ただ、対立することがあったとしても、作家さんの味方は担当編集者だけだとも思っています。だから会社の人は全員敵だ!と思うくらいの気概で仕事しています(笑)。
作家さんの信頼を得るのに必要なのは、「こいつヤバイ奴だ」と思わせることですね。とりあえず記憶に残る。無茶苦茶酒を飲むでもいいですし、べらべらしゃべるでもいいですし、こいつ変だなと思われることを目指してます。

伝統に固執しない
変わっていく

まんが家さんだけでなく、原作者さんとの縁をつなぐのも仕事のひとつ。いま、マンガParkというアプリで配信している「虐殺ハッピーエンド」は原作者の宮月新先生との、前作「シグナル100」に続く2作目のお仕事です。今回は、これまでにないものをやりたいですね、と打ち合わせを始めて、出来上がったのが「虐殺ハッピーエンド」。タイムループ・サスペンスもので、一般的なタイムループってそこから抜け出すには何かいいことをするのが条件になることが多いと思うんですが、この作品は主人公が人を殺さないと同じ日が繰り返され、明日にならないという過激な設定です。
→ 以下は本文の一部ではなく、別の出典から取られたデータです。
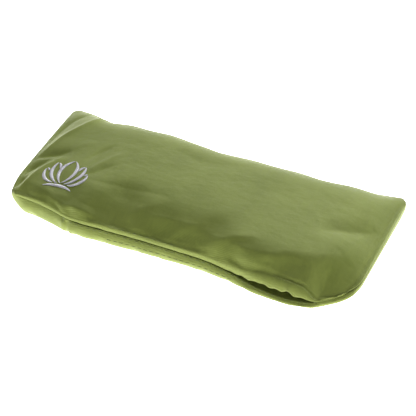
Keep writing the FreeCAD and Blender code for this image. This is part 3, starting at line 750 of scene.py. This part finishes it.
def arc_points(first, second, bulge, share):
    """Points of the circular arc between two tips, with share running from -1 to 1."""
    first, second = np.array(first), np.array(second)
    chord = second - first
    length = np.hypot(*chord)
    along = chord / length
    left = np.array([-along[1], along[0]])
    radius = (length**2 / 4 + bulge**2) / (2 * abs(bulge))
    half_turn = math.asin(min(1, length / 2 / radius))
    s = radius * np.sin(half_turn * share)
    h = math.copysign(1, bulge) * (radius * np.cos(half_turn * share) - radius + abs(bulge))
    return (first + second) / 2 + s[:, None] * along + h[:, None] * left


def stroke_threads(stroke, centre, size, draw):
    """Plan lines of the satin stitches that fill one stroke: each crosses it at a slant, edge to edge."""
    first, second, outer, inner = stroke
    middle_line = arc_points(first, second, (outer + inner) / 2, np.linspace(-1, 1, 40))
    count = int(lengths_along(middle_line)[-1] * size / SATIN_PITCH)
    share = (np.arange(count) + 0.5) / count * 2 - 1
    slant = 1.6 / count
    jitter = draw.normal(0, 0.25 / count, (2, count))
    outer_edge = arc_points(first, second, outer, np.clip(share - slant + jitter[0], -0.995, 0.995))
    inner_edge = arc_points(first, second, inner, np.clip(share + slant + jitter[1], -0.995, 0.995))
    middle = (outer_edge + inner_edge) / 2
    half = (outer_edge - inner_edge) / 2
    reach = np.linalg.norm(half, axis=1, keepdims=True)
    half = half / np.maximum(reach, 1e-6) * np.maximum(reach + 0.3 + draw.normal(0, 0.04, (count, 1)), 0.45)
    return (middle + half) * size + centre, (middle - half) * size + centre


def lotus_threads():
    """The lotus in satin stitch, every thread laid over the cover's surface."""
    draw = np.random.default_rng(5)
    size = (lotus_high.x - lotus_low.x) / (2 * LOTUS_HALF_WIDTH)
    centre = np.array([(lotus_low.x + lotus_high.x) / 2, lotus_low.y + LOTUS_FOOT * size])
    strokes = [BASE_STROKE]
    for first, second, *bulges in PETAL_STROKES:
        mirrored = (-second[0], second[1]), (-first[0], first[1])
        strokes += [(first, second, *bulges), (*mirrored, *bulges)]
    start, end = np.concatenate([stroke_threads(stroke, centre, size, draw) for stroke in strokes], axis=1)
    span = np.linspace(0, 1, 7)
    flat = start[:, None, :] + (end - start)[:, None, :] * span[None, :, None]
    width = np.linalg.norm(end - start, axis=1)
    points, normals = drop_on(cover_tree, flat[..., 0], flat[..., 1])
    lift = np.sin(np.pi * span) ** 0.6 * (0.28 + 0.16 * np.clip(width, 0, 2.4))[:, None] - 0.06
    lift = lift + draw.normal(0, 0.02, (len(width), 1))
    return tube_object("lotus_threads", points + normals * lift[..., None], normals, *SATIN_THREAD)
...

アプリのまんがは、雑誌とは求められるものが少し違っていて、エログロ、バイオレンスの方が人気を集め、1話完結型の方が好まれると聞いて。そういうアプリのロジックに合わせて、今までやってこなかったジャンルや作り方を工夫してチャレンジしています。

僕の面白い!が
みんなの面白い!に

僕が面白いと感じたものを、みんなも面白いと思ってくれることがいちばんの喜び。「あそびあそばせ」がアニメ化されるのもいろんな人が面白いと思ってくれた結果です。しかし、アニメ化は1つの目標ですが、ゴールではありません。大事にしたいのは、まんがが売れること。あくまでその手段としてのアニメ化だと思っています。
今の時代、これまでにないまったく新しいものを作るのは難しいと思います。でもサムシングニューは作れる。0から1を作るのは作家さんですが、その1を10にするのが編集の仕事。その方法の1つは、サムシングニューの掛け算・足し算の要素の中に新しい組み合わせを入れることだと思って実践しています。何か1つ、小さなことでも目新しい要素を入れて変えていく。常に何かを変えてやろう!というスタンスでこれからも仕事をしていくつもりです。

就活生へのメッセージ

自己PRは、その先まで考えて

自己PRをするときには、自分が出来ることのアピールだけ、今だけのことに留まらず、白泉社で何ができるのかという、その先まで考えて伝えると説得力が増しますよ。